# Sliding door pegboard cabinet



## NewAtWood (Mar 17, 2011)

Here is my version of the ShopNotes sliding door pegboard cabinet. Made from 1x pine. The pictures might be a little deceiving, but it is 50" tall and about 81" wide. I used the thicker 1/4" pegboard instead of 3/16" and ordered pegboard hooks from a place called wallpegstore.com (first time using their hooks, but very impressed with them so far).

Slapped a couple of coats of arm-r-seal on it and I'm considering it done, although I'm 99% sure I'm going to eventually add at least a couple of more shelves. Doors slide much easier than I expected, even when loaded down with toolsl

I did make a couple of adjustments to the plan to better fit what I wanted:

I made it 2" deeper than the plan so it would feel more like a cabinet, and so I could get some things of slightly bigger size on the shelves. 

I also added the optional hardware bin rack on the bottom. However, I made them much taller to accomodate the radio and other things I might need to plugin like the battery charger, etc (of course there is only one plugin anywhere close to my workbench). And instead of 16 slots for hardware bins, I only put in 6 spaces and made them much wider.

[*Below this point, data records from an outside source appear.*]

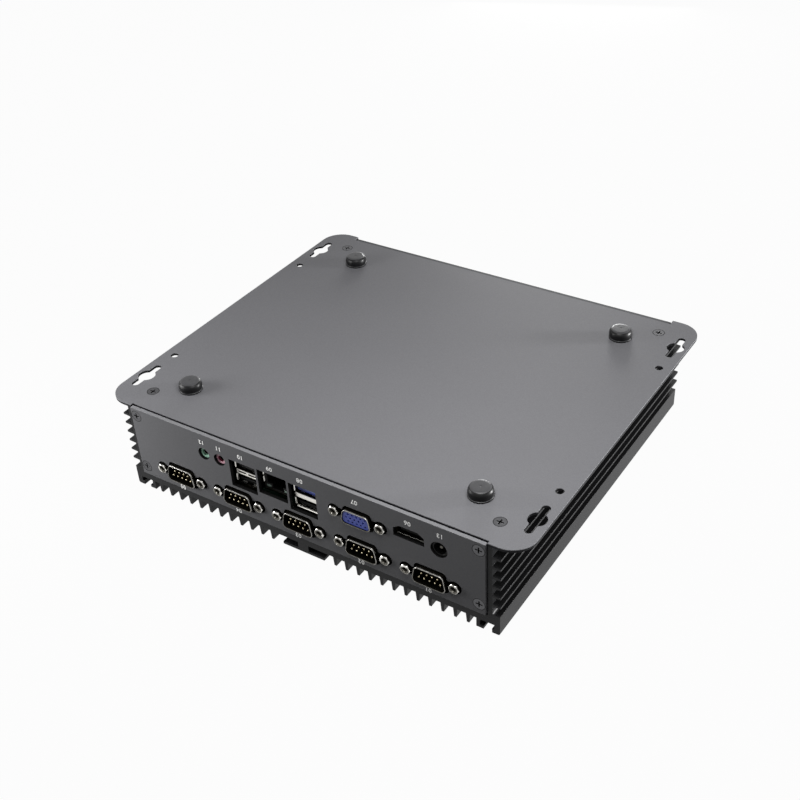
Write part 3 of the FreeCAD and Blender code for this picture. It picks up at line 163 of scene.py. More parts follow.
def anodised_extrusion():
    """Black anodised aluminium with the faint lines that the die draws along the case."""
    material, tree, shader = new_finish("anodised_extrusion", 0.38, specular=0.12)
    lines = noise(tree, 0.0006, stretch=(1, 60, 1))
    blasting = noise(tree, 0.00025, detail=2.0)
    shade = ramp(tree, lines, 0.0, 1.0)
    black = tone(25, 25, 26)
    tree.links.new(blend_colours(tree, shade, black, darkened(black, 0.75)), shader.inputs["Base Color"])
    tree.links.new(ramp(tree, blasting, 0.34, 0.48), shader.inputs["Roughness"])
    roughen(tree, shader, lines, 0.00002)
    return material


def bright_plate(name, colour, roughness, brushed=(1, 1, 1)):
    """Plated sheet or turned metal, with faint handling marks."""
    material, tree, shader = new_finish(name, roughness, metallic=1.0)
    marks = noise(tree, 0.0012, stretch=brushed)
    shade = ramp(tree, marks, 0.0, 1.0)
    tree.links.new(blend_colours(tree, shade, colour, darkened(colour, 0.9)), shader.inputs["Base Color"])
    tree.links.new(ramp(tree, marks, roughness - 0.04, roughness + 0.05), shader.inputs["Roughness"])
    return material


def moulded_plastic(name, colour, roughness=0.38, gloss=0.35):
    """Moulded plastic with a fine spark-eroded texture."""
    material, tree, shader = new_finish(name, roughness, specular=gloss)
    skin = noise(tree, 0.0003, detail=2.0)
    shade = ramp(tree, noise(tree, 0.004), 0.0, 1.0)
    tree.links.new(blend_colours(tree, shade, colour, darkened(colour, 0.85)), shader.inputs["Base Color"])
    tree.links.new(ramp(tree, skin, roughness - 0.05, roughness + 0.08), shader.inputs["Roughness"])
    roughen(tree, shader, skin, 0.000015)
    return material


def foot_rubber(name, dark, bloomed, gloss):
    """Black rubber with a slight bloom."""
    material, tree, shader = new_finish(name, 0.4, specular=gloss)
    bloom = ramp(tree, noise(tree, 0.0025), 0.0, 1.0)
    skin = noise(tree, 0.0002, detail=2.0)
    tree.links.new(blend_colours(tree, bloom, dark, bloomed), shader.inputs["Base Color"])
    tree.links.new(ramp(tree, skin, 0.33, 0.46), shader.inputs["Roughness"])
    roughen(tree, shader, skin, 0.00001)
    return material


def solder_resist():
    """Dark green circuit board with copper areas under its resist."""
    material, tree, shader = new_finish("solder_resist", 0.35, specular=0.3)
    coordinates = tree.nodes.new("ShaderNodeTexCoord")
    pour = tree.nodes.new("ShaderNodeTexBrick")
    pour.inputs["Scale"].default_value = 90.0
    pour.inputs["Mortar Size"].default_value = 0.06
    pour.inputs["Color1"].default_value = tone(8, 26, 17)
    pour.inputs["Color2"].default_value = tone(9, 30, 19)
    pour.inputs["Mortar"].default_value = tone(6, 20, 13)
    tree.links.new(coordinates.outputs["Object"], pour.inputs["Vector"])
    shade = ramp(tree, noise(tree, 0.006), 0.0, 1.0)
    mixed = blend_colours(tree, shade, pour.outputs["Color"], tone(7, 24, 15))
    tree.links.new(mixed, shader.inputs["Base Color"])
    return material


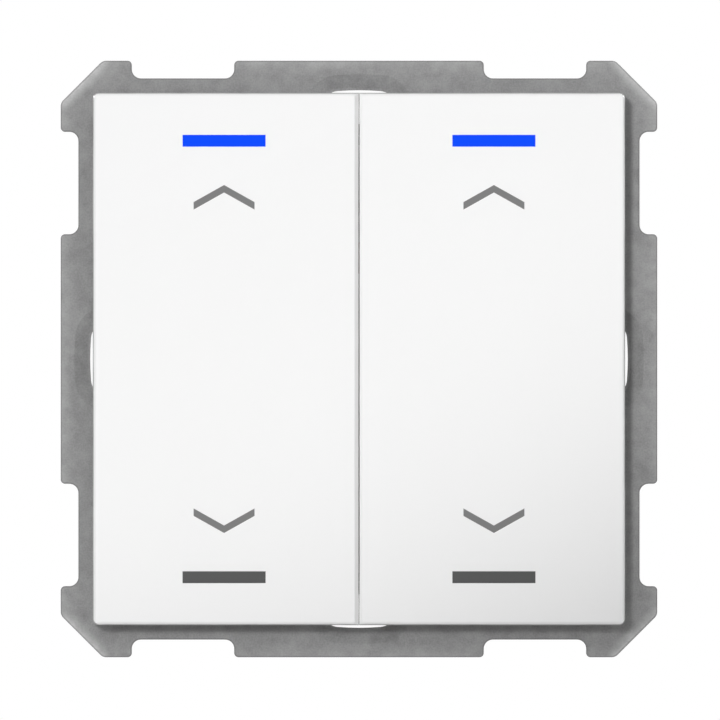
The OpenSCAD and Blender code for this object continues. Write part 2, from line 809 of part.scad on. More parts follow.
// The two pins that the bus terminal plugs onto
module bus_pins() {
    color("silver") for (sx = [-1, 1])
        translate([sx * term_w / 2, -term_drop, pocket_z - pin_out])
            cylinder(r = pin_r, h = pin_out + bus_board_top - pocket_z + 0.8);
}

// One half of the bus terminal: -1 is the left one, seen from the front
module terminal(sx, tone) {
    back = pocket_z - term_gap - term_len;
    lip = 0.4;
    pin_room = 0.4;
    grip_w = 1.8;
    grip_h = 1.4;
    grip_depth = 2;
    color(tone) translate([sx * term_w / 2, -term_drop, back]) difference() {
        union() {
            translate([-term_w / 2 + lip, -term_h / 2, 0]) cube([term_w - 2 * lip, term_h, term_len]);
            translate([-term_w / 2, -term_h / 2 + lip, lip])
                cube([term_w, term_h - 2 * lip, term_len - lip]);
        }
        for (dx = [-1, 1], dy = [-1, 1]) translate([dx * wire_dx / 2, dy * wire_dy / 2, -join])
            cylinder(r = wire_r, h = wire_depth + join);
        translate([0, 0, term_len - pin_out - pin_room])
            cylinder(r = pin_r + fit_gap, h = pin_out + pin_room + join);
        translate([-grip_w / 2, term_h / 2 - grip_h, -join]) cube([grip_w, grip_h + join, grip_depth + join]);
    }
}

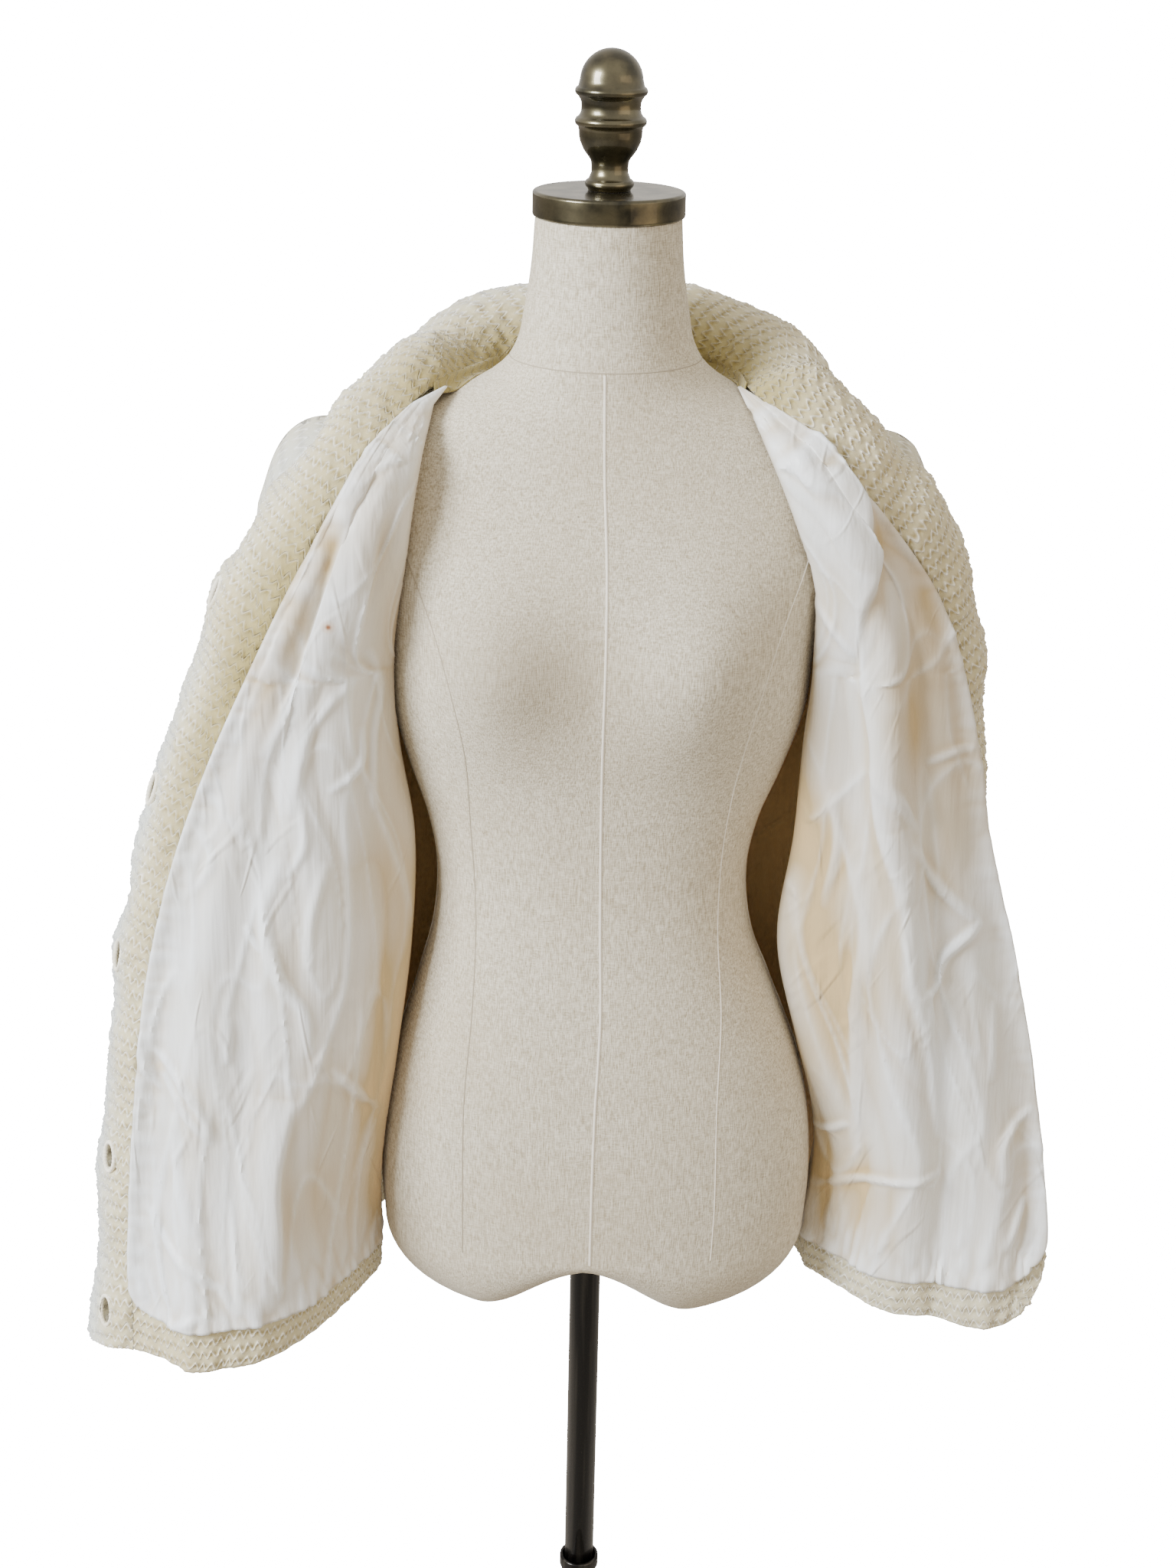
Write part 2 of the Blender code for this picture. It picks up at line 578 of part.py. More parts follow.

This was a great way to better organize my space. It was also a fun project, gave me some more practice on dados, and was just another learning experience. With every project, I get a little bit better at adjusting dimensions/changing plans to get the end product I really want. I get a little bit better at avoiding mistakes and get a little bit better at fixing the mistakes I do make.


Thanks for looking, and let me know what you think.


----------



## Horatio (Apr 4, 2012)

It looks very functional, great job!


----------



## johnnie52 (Feb 16, 2009)

I have the plans that I downloaded from the Wood Smith site for that same cabinet. Trouble is I haven't figured out how to modify it to fit my shed.

You did a really nice job on yours.


----------